Satya Pavan picture Satya Pavan · Mar 29, 2018

You may try the steps given below.

Approach 1

  1. Identify the schema (column names and types, including the partitioned column)
  2. Create a hive partitioned table (Make sure to add partition column & delimiter information)
  3. Load data into the partitioned table.(In this case, the loading file will not have partition column as you will hard-code it via the load command)

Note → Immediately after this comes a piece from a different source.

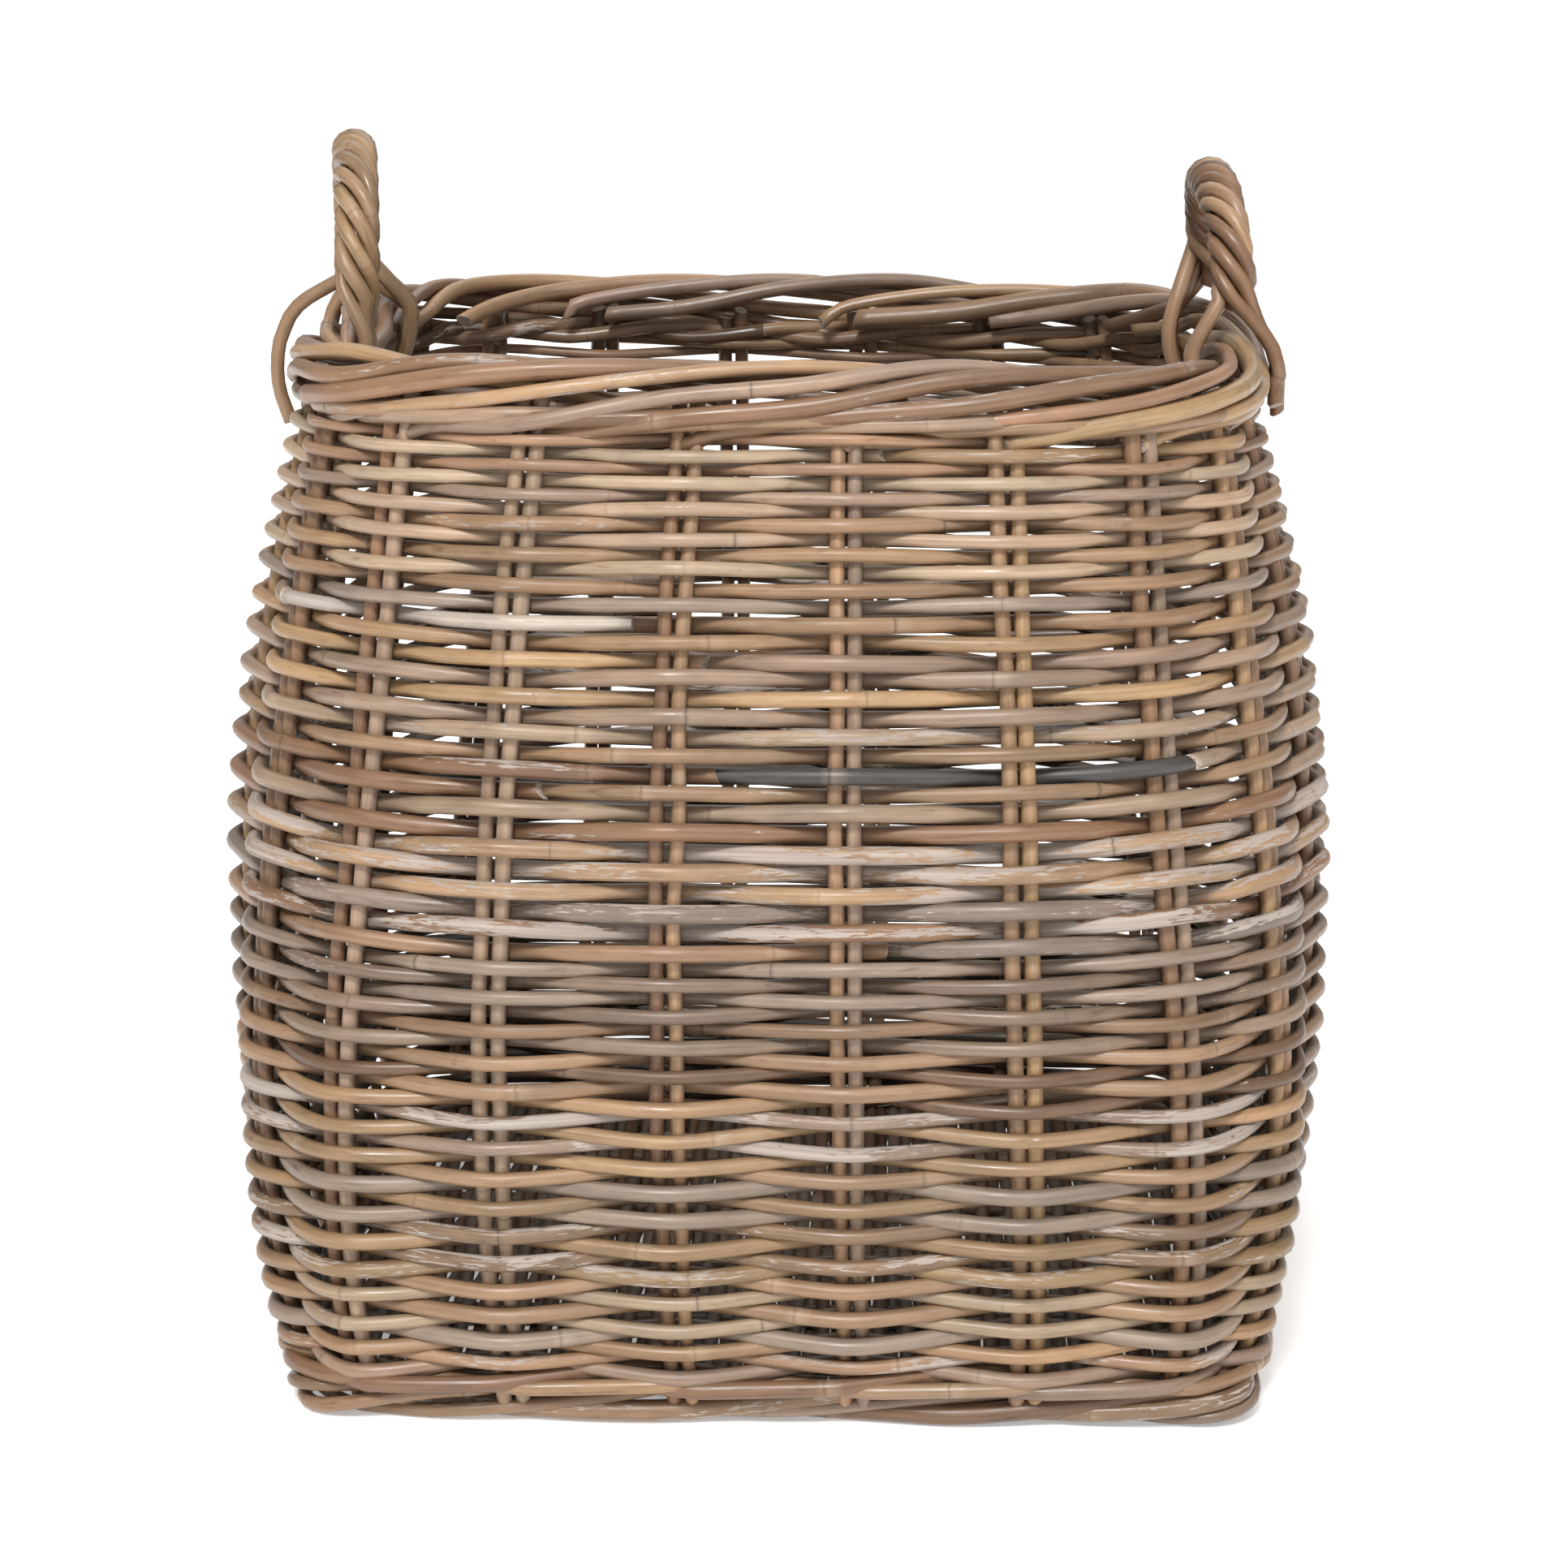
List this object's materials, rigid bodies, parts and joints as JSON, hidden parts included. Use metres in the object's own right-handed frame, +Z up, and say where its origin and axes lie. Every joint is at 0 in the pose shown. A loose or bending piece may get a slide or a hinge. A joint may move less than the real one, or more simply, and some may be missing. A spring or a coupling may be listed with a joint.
{
  "type": "log basket",
  "caption": "Square-plan bellied log basket of whole rattan cane, woven over paired upright stakes, with a rolled rim and a twisted rope handle standing at each side.",
  "frame": {"origin": "on the floor under the middle of the basket, at the bottom centre of its bounding box", "axes": "+Z up, -Y the front face, the two handles stand on the -X and +X sides"},
  "size_m": [0.5462, 0.5462, 0.5927],
  "materials": {
    "stake_cane": "satin, aged natural cane",
    "siding_cane": "satin, golden brown natural cane",
    "siding_cane_grey": "satin, weathered grey-brown cane",
    "border_cane": "satin, brown natural cane",
    "base_cane": "matt, darker natural cane",
    "handle_cane": "satin, warm brown natural cane"
  },
  "bodies": {
    "root": {"foot_border": "border_cane", "base_stick_1": "base_cane", "base_stick_2": "base_cane", "base_stick_3": "base_cane", "base_stick_4": "base_cane", "base_weave": "base_cane", "stake_pair_01": "stake_cane", "stake_pair_02": "stake_cane", "stake_pair_03": "stake_cane", "stake_pair_04": "stake_cane", "stake_pair_05": "stake_cane", "stake_pair_06": "stake_cane", "stake_pair_07": "stake_cane", "stake_pair_08": "stake_cane", "stake_pair_09": "stake_cane", "stake_pair_10": "stake_cane", "stake_pair_11": "stake_cane", "stake_pair_12": "stake_cane", "stake_pair_13": "stake_cane", "stake_pair_14": "stake_cane", "stake_pair_15": "stake_cane", "stake_pair_16": "stake_cane", "stake_pair_17": "stake_cane", "stake_pair_18": "stake_cane", "stake_pair_19": "stake_cane", "stake_pair_20": "stake_cane", "stake_pair_21": "stake_cane", "stake_pair_22": "stake_cane", "stake_pair_23": "stake_cane", "stake_pair_24": "stake_cane", "upsett_wale": "border_cane", "siding_band_01": "siding_cane_grey", "siding_band_02": "siding_cane", "siding_band_03": "siding_cane_grey", "siding_band_04": "siding_cane", "siding_band_05": "siding_cane_grey", "siding_band_06": "siding_cane", "siding_band_07": "siding_cane_grey", "siding_band_08": "siding_cane", "siding_band_09": "siding_cane_grey", "siding_band_10": "siding_cane", "siding_band_11": "siding_cane_grey", "siding_band_12": "siding_cane", "siding_band_13": "siding_cane_grey", "top_wale": "border_cane", "rim_border_cane_1": "border_cane", "rim_border_cane_2": "border_cane", "rim_border_cane_3": "border_cane", "handle_left_bow": "handle_cane", "handle_left_strand_1": "handle_cane", "handle_left_strand_2": "handle_cane", "handle_left_strand_3": "handle_cane", "handle_left_strand_4": "handle_cane", "handle_right_bow": "handle_cane", "handle_right_strand_1": "handle_cane", "handle_right_strand_2": "handle_cane", "handle_right_strand_3": "handle_cane", "handle_right_strand_4": "handle_cane"}
  },
  "joints": []
}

    create table <table_name> (col1 data_type1, col2 data_type2..)
    partitioned by(part_col data_type3)
    row format delimited
    fields terminated by '<field_delimiter_in_your_data>'
    
    load data inpath '/hdfs/loc/file1' into table <table_name>
    partition (<part_col>='201601');
    
    load data inpath '/hdfs/loc/file1' into table <table_name>
    partition (<part_col>='201602')
    
    load data inpath '/hdfs/loc/file1' into table <table_name>
    partition (<part_col>='201603')
    

    and so on.


Approach 2

  1. Create a staging table (temporary table) with same schema as of main table but without any partitions
  2. Load your entire data into this table (Make sure you have the 'partition column' as one of the fields in these files)
  3. Load data to your main table from staging table using dynamic partition insert.

    create table <staging_table> (col1 data_type1, col2 data_type2..)
    row format delimited
    fields terminated by '<field_delimiter_in_your_data>'
    
    create table <main_table> (col1 data_type1, col2 data_type2..)
    partitioned by(part_col data_type3);
    
    load data inpath '/hdfs/loc/directory/' into table <staging_table>;
    
    SET hive.exec.dynamic.partition=true; 
    SET hive.exec.dynamic.partition.mode=nonstrict;
    
    insert into table <main_table> 
    partition(part_col) 
    select col1,col2,....part_col from <staging_table>;
    

Key aspects in approach 2 are:

  • Making the 'part_col' available as a field in the loading file
  • In the final insert statement, get 'part_col' as the last field from select clause.